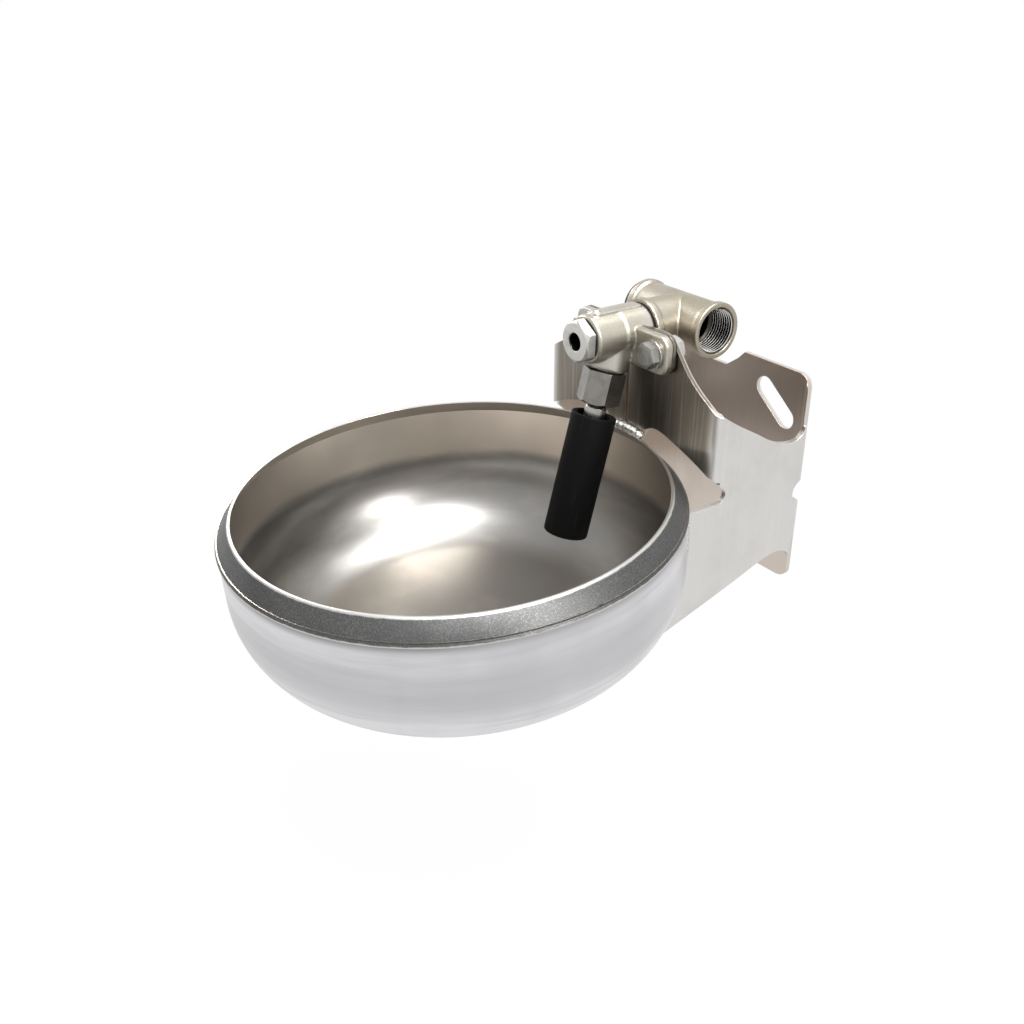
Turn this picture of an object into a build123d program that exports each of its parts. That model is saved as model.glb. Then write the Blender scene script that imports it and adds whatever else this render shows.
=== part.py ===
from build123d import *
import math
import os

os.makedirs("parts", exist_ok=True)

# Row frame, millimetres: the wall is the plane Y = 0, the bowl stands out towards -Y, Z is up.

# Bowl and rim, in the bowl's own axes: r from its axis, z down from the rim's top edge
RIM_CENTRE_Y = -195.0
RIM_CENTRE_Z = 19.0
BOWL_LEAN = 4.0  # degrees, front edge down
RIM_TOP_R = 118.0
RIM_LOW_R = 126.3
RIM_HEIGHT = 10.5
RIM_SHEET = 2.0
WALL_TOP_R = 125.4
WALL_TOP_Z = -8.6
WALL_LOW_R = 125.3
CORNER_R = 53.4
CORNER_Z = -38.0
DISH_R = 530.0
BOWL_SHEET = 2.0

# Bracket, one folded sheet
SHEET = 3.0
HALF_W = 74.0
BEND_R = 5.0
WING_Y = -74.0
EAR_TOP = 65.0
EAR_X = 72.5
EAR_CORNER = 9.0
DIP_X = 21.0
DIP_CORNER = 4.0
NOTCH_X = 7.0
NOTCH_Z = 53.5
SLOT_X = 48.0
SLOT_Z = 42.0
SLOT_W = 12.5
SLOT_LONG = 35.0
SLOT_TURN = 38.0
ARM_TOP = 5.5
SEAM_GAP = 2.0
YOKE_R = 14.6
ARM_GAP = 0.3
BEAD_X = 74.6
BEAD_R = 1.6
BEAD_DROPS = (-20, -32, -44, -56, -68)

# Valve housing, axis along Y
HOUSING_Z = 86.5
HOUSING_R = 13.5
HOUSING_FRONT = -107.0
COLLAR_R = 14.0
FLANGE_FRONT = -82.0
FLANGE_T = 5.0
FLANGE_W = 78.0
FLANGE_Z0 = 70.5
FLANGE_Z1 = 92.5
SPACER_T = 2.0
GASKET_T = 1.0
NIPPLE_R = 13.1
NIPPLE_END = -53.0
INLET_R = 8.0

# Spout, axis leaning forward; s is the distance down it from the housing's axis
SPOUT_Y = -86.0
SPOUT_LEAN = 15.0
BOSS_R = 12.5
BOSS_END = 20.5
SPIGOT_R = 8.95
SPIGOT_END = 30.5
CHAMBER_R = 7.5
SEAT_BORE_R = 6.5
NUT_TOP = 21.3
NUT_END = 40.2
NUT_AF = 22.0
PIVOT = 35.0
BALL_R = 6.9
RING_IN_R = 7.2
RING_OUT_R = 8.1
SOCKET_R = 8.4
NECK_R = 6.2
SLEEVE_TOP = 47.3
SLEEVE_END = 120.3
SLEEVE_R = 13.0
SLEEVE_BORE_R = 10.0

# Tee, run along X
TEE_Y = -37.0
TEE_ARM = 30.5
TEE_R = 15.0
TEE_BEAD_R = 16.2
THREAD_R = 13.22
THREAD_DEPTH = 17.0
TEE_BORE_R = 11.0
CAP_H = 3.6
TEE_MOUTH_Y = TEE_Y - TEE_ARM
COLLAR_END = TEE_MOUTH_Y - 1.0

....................

Task requirements >> Up to and including the line with "INLET_R = 8.0", repeat the data exactly, starting from its first line; nothing else belongs in the response.

Full answer >>
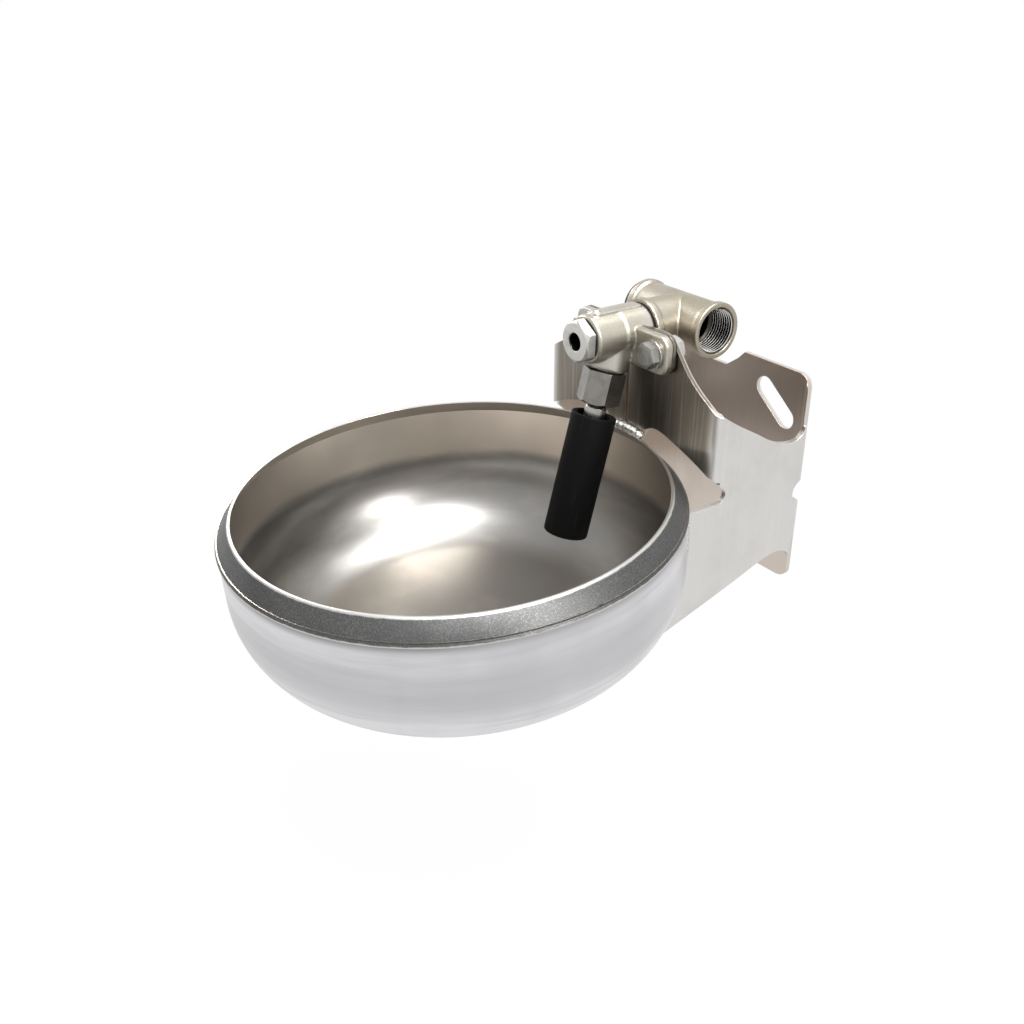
Turn this picture of an object into a build123d program that exports each of its parts. That model is saved as model.glb. Then write the Blender scene script that imports it and adds whatever else this render shows.
=== part.py ===
from build123d import *
import math
import os

os.makedirs("parts", exist_ok=True)

# Row frame, millimetres: the wall is the plane Y = 0, the bowl stands out towards -Y, Z is up.

# Bowl and rim, in the bowl's own axes: r from its axis, z down from the rim's top edge
RIM_CENTRE_Y = -195.0
RIM_CENTRE_Z = 19.0
BOWL_LEAN = 4.0  # degrees, front edge down
RIM_TOP_R = 118.0
RIM_LOW_R = 126.3
RIM_HEIGHT = 10.5
RIM_SHEET = 2.0
WALL_TOP_R = 125.4
WALL_TOP_Z = -8.6
WALL_LOW_R = 125.3
CORNER_R = 53.4
CORNER_Z = -38.0
DISH_R = 530.0
BOWL_SHEET = 2.0

# Bracket, one folded sheet
SHEET = 3.0
HALF_W = 74.0
BEND_R = 5.0
WING_Y = -74.0
EAR_TOP = 65.0
EAR_X = 72.5
EAR_CORNER = 9.0
DIP_X = 21.0
DIP_CORNER = 4.0
NOTCH_X = 7.0
NOTCH_Z = 53.5
SLOT_X = 48.0
SLOT_Z = 42.0
SLOT_W = 12.5
SLOT_LONG = 35.0
SLOT_TURN = 38.0
ARM_TOP = 5.5
SEAM_GAP = 2.0
YOKE_R = 14.6
ARM_GAP = 0.3
BEAD_X = 74.6
BEAD_R = 1.6
BEAD_DROPS = (-20, -32, -44, -56, -68)

# Valve housing, axis along Y
HOUSING_Z = 86.5
HOUSING_R = 13.5
HOUSING_FRONT = -107.0
COLLAR_R = 14.0
FLANGE_FRONT = -82.0
FLANGE_T = 5.0
FLANGE_W = 78.0
FLANGE_Z0 = 70.5
FLANGE_Z1 = 92.5
SPACER_T = 2.0
GASKET_T = 1.0
NIPPLE_R = 13.1
NIPPLE_END = -53.0
INLET_R = 8.0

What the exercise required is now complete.